[What the task asks] Copy out all lines with the word "scene" in them.
□ □ □ □ □
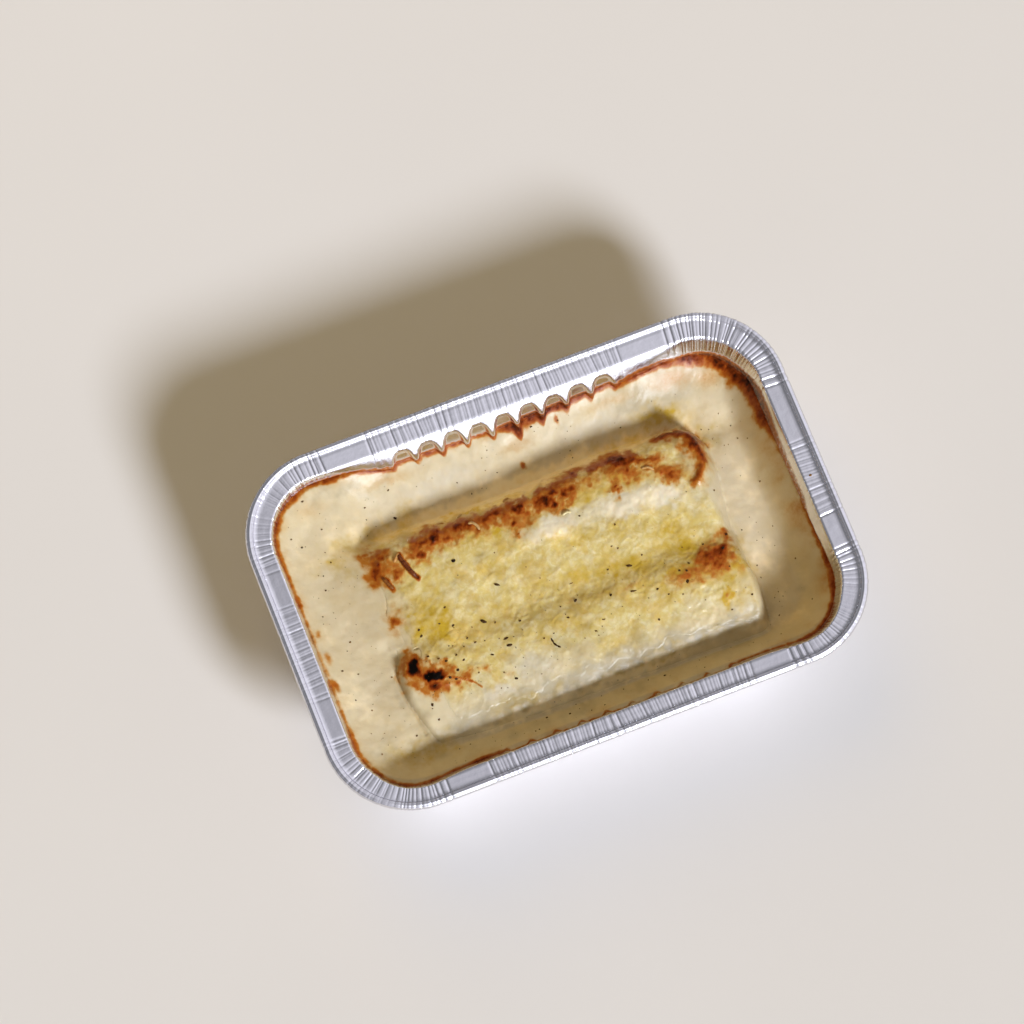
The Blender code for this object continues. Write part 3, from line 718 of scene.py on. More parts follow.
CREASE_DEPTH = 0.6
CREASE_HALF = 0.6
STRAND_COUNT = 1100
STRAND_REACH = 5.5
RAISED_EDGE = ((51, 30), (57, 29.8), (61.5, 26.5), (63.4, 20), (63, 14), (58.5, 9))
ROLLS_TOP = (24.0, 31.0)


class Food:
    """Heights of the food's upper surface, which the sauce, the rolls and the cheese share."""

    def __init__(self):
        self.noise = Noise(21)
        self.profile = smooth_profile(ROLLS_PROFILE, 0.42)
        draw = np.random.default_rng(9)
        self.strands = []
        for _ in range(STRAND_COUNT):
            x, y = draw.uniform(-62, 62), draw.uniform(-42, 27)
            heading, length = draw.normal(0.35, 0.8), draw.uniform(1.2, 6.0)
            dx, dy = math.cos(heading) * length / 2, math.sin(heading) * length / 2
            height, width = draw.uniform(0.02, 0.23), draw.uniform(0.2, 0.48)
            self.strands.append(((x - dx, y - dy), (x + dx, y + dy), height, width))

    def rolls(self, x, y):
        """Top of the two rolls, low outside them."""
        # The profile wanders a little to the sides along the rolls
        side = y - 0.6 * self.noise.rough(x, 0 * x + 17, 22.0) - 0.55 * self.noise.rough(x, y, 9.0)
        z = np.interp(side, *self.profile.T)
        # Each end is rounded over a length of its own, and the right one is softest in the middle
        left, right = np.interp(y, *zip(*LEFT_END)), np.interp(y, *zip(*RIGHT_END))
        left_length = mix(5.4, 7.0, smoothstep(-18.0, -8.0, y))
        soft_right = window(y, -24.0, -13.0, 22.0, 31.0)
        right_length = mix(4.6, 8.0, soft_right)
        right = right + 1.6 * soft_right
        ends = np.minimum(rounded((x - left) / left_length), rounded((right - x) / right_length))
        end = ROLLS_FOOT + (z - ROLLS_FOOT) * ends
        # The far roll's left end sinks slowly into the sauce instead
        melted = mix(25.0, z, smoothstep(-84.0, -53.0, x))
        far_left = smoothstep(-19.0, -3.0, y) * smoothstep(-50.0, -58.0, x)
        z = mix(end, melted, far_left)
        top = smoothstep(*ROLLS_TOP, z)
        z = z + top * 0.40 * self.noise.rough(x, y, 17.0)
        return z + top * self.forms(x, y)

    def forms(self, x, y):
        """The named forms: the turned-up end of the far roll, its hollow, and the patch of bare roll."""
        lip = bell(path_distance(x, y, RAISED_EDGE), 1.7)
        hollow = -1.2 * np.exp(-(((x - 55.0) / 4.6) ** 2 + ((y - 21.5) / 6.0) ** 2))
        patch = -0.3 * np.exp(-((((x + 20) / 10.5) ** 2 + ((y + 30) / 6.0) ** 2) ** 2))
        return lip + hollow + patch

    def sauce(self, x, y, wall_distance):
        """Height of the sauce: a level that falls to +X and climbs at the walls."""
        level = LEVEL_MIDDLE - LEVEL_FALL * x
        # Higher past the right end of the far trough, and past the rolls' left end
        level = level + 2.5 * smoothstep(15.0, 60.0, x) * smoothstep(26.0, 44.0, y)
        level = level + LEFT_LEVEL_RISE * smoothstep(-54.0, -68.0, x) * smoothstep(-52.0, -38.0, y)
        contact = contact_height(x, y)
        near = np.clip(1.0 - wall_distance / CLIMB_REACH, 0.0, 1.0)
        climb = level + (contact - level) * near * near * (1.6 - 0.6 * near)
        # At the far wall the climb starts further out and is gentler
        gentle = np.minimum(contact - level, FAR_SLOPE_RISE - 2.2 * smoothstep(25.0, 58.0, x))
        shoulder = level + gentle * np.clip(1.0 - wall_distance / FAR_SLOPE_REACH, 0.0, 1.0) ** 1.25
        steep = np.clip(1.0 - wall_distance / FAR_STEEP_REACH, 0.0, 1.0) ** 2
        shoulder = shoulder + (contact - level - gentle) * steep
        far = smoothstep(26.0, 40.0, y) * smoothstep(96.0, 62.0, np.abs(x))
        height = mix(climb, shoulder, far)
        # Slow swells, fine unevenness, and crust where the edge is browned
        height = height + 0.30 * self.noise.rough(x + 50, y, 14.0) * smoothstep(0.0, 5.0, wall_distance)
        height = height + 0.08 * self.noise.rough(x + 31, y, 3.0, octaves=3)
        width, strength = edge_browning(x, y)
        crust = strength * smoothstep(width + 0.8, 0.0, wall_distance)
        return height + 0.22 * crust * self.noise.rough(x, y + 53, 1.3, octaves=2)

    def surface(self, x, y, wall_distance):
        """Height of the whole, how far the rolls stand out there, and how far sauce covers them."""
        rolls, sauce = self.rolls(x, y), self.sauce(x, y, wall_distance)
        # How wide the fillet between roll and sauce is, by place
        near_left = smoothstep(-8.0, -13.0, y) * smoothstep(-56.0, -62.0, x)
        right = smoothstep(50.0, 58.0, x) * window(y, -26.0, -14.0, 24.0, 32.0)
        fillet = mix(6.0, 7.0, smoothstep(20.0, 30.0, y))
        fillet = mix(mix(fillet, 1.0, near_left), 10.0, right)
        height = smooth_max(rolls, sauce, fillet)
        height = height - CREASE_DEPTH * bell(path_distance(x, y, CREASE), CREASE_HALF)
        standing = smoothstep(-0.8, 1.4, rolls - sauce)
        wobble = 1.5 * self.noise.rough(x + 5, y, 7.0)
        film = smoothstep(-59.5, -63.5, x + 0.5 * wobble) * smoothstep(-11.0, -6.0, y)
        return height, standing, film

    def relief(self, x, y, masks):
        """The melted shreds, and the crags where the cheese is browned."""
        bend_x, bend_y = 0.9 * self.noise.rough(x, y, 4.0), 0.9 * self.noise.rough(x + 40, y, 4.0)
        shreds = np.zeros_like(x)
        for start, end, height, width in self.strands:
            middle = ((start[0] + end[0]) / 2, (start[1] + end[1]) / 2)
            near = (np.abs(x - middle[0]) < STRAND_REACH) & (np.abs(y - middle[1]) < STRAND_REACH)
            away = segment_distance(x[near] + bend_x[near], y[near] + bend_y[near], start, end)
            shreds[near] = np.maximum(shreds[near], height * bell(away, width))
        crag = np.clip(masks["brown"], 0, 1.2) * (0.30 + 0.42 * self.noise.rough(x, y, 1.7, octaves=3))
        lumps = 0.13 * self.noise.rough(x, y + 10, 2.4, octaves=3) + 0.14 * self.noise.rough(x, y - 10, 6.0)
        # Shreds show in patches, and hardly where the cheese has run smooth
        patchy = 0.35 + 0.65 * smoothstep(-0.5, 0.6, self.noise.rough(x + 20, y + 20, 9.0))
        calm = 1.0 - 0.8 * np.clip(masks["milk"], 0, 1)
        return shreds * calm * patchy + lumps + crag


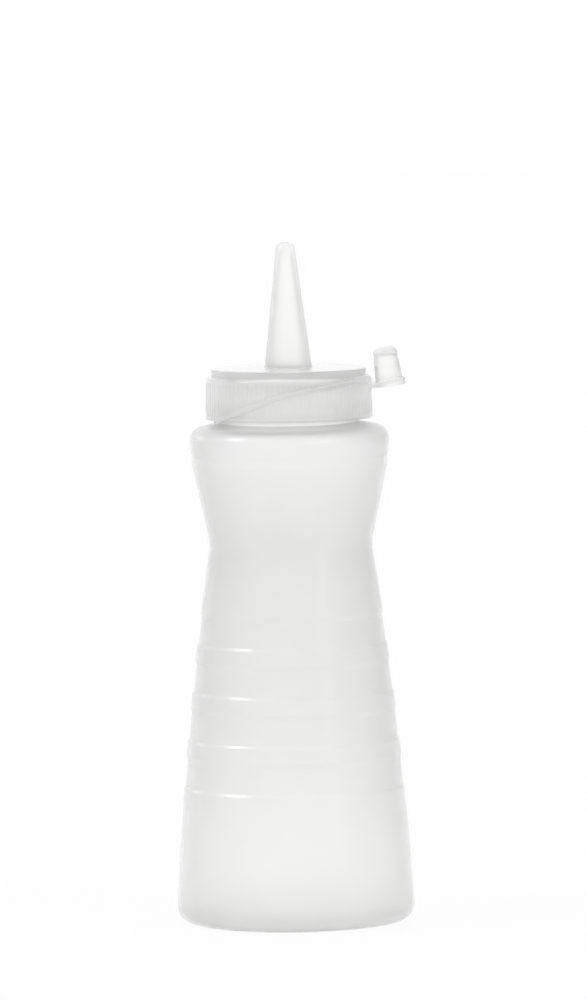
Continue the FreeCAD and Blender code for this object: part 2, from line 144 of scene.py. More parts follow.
□ □ □ □ □
[Answer to this exercise]
The Blender code for this object continues. Write part 3, from line 718 of scene.py on. More parts follow.
Continue the FreeCAD and Blender code for this object: part 2, from line 144 of scene.py. More parts follow.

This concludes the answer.